INTRADA Special Collection Vol. 250
Retail Price: $19.99
Available Now
For track listing and sound samples, please visit

 Posted:   Sep 3, 2013 - 1:56 AM   
 By:   Stephen Woolston   (Member)

Forgive my ignorance but what is meant by a "music stem"?

Is this the music as actually dubbed on to the film, and therefore subject to edits, fade-ins and fade-outs as in the movie, or is it still the pure, as-recorded music, just reduced to mono?

I ask purely for education, it does not affect my decision to buy.

 Posted:   Sep 3, 2013 - 2:17 AM   
 By:   Peter Greenhill   (Member)

Wiki says:

In sound mixing for film, the preparation of stems is a common stratagem to facilitate the final mix. Dialogue, music and sound effects, called "D-M-E", are brought to the final mix as separate stems. Using stem mixing, the dialogue can easily be replaced by a foreign language version, the effects can easily be adapted to different mono, stereo and surround systems, and the music can be changed to fit the desired emotional response.

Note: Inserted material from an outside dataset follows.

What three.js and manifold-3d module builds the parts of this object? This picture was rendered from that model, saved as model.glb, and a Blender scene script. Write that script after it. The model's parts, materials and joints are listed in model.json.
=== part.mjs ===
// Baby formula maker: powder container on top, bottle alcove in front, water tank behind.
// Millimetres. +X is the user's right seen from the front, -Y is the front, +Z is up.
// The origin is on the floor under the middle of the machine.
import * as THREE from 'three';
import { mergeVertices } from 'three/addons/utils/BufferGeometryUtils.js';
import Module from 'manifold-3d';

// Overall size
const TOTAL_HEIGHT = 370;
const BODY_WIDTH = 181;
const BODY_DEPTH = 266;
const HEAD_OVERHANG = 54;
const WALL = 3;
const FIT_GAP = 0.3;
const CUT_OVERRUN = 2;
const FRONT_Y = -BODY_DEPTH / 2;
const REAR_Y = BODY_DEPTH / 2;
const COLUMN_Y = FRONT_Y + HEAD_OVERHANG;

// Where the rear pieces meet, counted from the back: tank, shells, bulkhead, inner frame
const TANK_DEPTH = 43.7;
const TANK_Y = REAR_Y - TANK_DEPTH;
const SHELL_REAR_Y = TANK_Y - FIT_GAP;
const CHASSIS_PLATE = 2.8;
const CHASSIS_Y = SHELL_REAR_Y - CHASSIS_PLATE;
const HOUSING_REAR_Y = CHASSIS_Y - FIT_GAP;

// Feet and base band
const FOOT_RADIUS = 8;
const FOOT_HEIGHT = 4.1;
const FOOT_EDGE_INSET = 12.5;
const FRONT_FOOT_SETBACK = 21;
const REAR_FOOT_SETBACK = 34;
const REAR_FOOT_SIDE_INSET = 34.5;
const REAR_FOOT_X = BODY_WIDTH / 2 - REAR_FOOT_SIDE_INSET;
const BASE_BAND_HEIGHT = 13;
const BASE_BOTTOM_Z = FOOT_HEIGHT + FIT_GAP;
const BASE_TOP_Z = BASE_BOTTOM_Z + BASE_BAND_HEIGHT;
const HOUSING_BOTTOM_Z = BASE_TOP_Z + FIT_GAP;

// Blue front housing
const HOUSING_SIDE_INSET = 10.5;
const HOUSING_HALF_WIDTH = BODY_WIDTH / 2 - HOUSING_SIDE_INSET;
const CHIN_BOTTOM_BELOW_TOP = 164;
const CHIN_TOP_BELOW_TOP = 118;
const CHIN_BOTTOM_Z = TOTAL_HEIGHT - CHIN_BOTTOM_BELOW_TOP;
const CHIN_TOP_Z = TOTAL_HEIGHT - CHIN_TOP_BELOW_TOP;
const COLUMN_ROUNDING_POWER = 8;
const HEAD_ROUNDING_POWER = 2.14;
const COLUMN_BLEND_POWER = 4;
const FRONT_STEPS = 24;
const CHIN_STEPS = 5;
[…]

If the music and effects stems are sent to another production facility for foreign dialogue replacement, these non-dialogue stems are called "M&E".[1][2][3] The dialogue stem is used by itself when editing various scenes together to construct a trailer of the film; after this some music and effects are mixed in to form a cohesive sequence.[4]
Therefore the stem appears to be the music track before editing and adjustment of sound levels etc takes place.

I'm sure there are experts here who can give further clarification!

 Posted:   Sep 3, 2013 - 2:19 AM   
 By:   Niall from Ireland   (Member)

A wonderful Intrada release, so glad to be getting this favourite after all the years. A big thanks to Doug Fake and Co. Ordered!